A recent meta-analysis published in Environmental Health Perspectives has led to a wave of headlines announcing, "Harvard Study Finds Fluoride Lowers IQ." This is the result of a press release published by the NYS Coalition Opposed to Fluoridation, Inc. and picked up by a number of news outlets including Reuters. The press release is filled with scary sounding quotations from the meta-analysis and paints a very damning picture of water fluoridation. For example:
Harvard University researchers' review of fluoride/brain studies concludes "our results support the possibility of adverse effects of fluoride exposures on children's neurodevelopment." It was published online July 20 in Environmental Health Perspectives, a US National Institute of Environmental Health Sciences' journal (1), reports the NYS Coalition Opposed to Fluoridation, Inc. (NYSCOF)
"The children in high fluoride areas had significantly lower IQ than those who lived in low fluoride areas," write Choi et al.
Further, the EPA says fluoride is a chemical "with substantial evidence of developmental neurotoxicity."
All of which suggests that this new meta-analysis provides the smoking-gun evidence against fluoridation and clearly demonstrates the harms fluoridation poses to children. However, a closer look at the actual text of the meta-analysis reveals none of this to be true, and clearly demonstrates that the authors of the press-release are guilty of Eduction and Accent. Basically, they misrepresent how the study was conducted and what control groups were used.

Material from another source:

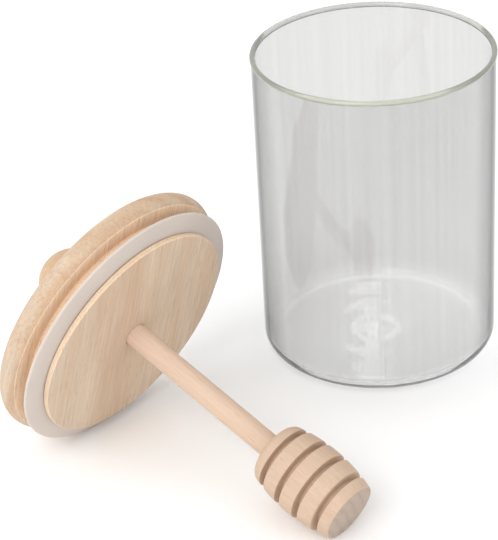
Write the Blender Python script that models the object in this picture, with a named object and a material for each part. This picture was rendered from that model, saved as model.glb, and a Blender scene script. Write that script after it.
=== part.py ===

The best summary of what the meta-analysis actually said comes from Dr. Steven Novella, an academic neurologist at Yale University School of Medicine. He writes:
In other words – fluoridated water in the US has the same level of fluoride as the control or low fluoride groups in the China studies reviewed in the recent article, and the negative association with IQ was only found where fluoride levels were much higher – generally above EPA limits.
So, the meta-analysis actually showed that the levels of fluoridation in the US are generally safe, and are not associated with neurological damage to children, but that very high doses (higher than legally allowed in the US) could be damaging to children. Thus, in order for the authors of the press release about this meta-analysis to make their case, they needed to selectively misrepresent the original article and only emphasize the points that supported their anti-fluoridation position while ignoring the full scope of the report as it did not support their preconceived conclusions. And this is exactly what eduction and accent allowed them to accomplish. The problem is then further compounded by folks in the media mindlessly distributing the press release without first checking to see if the press release was accurate.